After choose a tortoise shell, I found that manipulating the wood into the forms that I wished it to go in was more difficult than anticipated, and several times I did not find it suitable to continue. Keeping all the smaller off cuts, I was able to salvage them into a smaller element of the shell that the larger element sat on. The final result of the wood was at first disappointing, as it was not what I had in mind. I initially wanted a smooth and formal shell that hid its imperfections, but as the project grew larger and time shorter, I found that the mismatch of the pieces was what made it unique and special. The metal created a hollow element to the shell, that was previously unavailable, and allows the audience to see through the wood, as well as at it. It was quite not of this world, much like the exploratory work of Tiffany April, whose work invites you in, much like this does. Balancing on its own also simulates the important balancing technique of Ben Woodeson, as the wood and metal are not connected to one another.

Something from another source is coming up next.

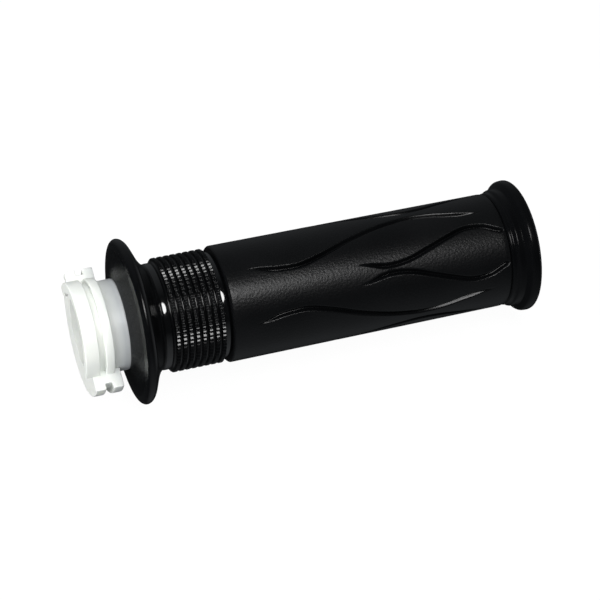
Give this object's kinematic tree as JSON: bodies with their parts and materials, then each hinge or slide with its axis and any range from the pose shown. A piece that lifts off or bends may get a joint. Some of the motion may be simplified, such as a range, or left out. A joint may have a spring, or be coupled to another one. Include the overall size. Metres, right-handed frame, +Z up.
{
  "type": "throttle grip",
  "caption": "Motorcycle throttle grip: a nylon throttle tube with a cable drum, under a rubber grip with a guard flange, a knurled collar and a wave-grooved barrel.",
  "frame": {"origin": "centre of the handlebar bore, in the plane of the tube's inboard end", "axes": "+X along the handlebar from the throttle housing to the bar end; +Z up; the middle of the side with no cable drum is at 120 degrees from +Y towards +Z"},
  "size_m": [0.1351, 0.0476, 0.0476],
  "materials": {
    "white_nylon": "milky white moulded nylon, satin",
    "black_rubber": "black moulded rubber, fine leather grain on the barrel, smooth on the rings, flange and bulb"
  },
  "bodies": {
    "root": {"throttle_tube": "white_nylon", "rubber_grip": "black_rubber"}
  },
  "joints": []
}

The final result named Show Me Your Insides, is a balancing empty shell, visible from all angles. It is an invitational piece that comments on the manipulation of material and trying to understand more than what is presented. The depiction of a natural shell in man made and natural materials adds to the unknown, especially of that within the animal kingdom.

Adding Metal To Chairs

I knew I wanted to merge a metal structure into the already made wooden structure, while using no fixtures, much like Ben Woodeson. I ended up creating a hollow, metal part of the shell that would help support the wood, while adding to the existing shape. This creates the effect of imagining what the shell would look like if it was to continue, both inside and out.

To create the metal element, I used MIG welding and a circular metal rod, cut down into appropriate lengths for the intended design. It was led down on the floor as a rough estimate, and then welded according to that design and the memory of it. I enjoyed the welding as I have previously welded and was comfortable doing so. Some of my welds were rough, however I felt like it added to the visible exploration of the material.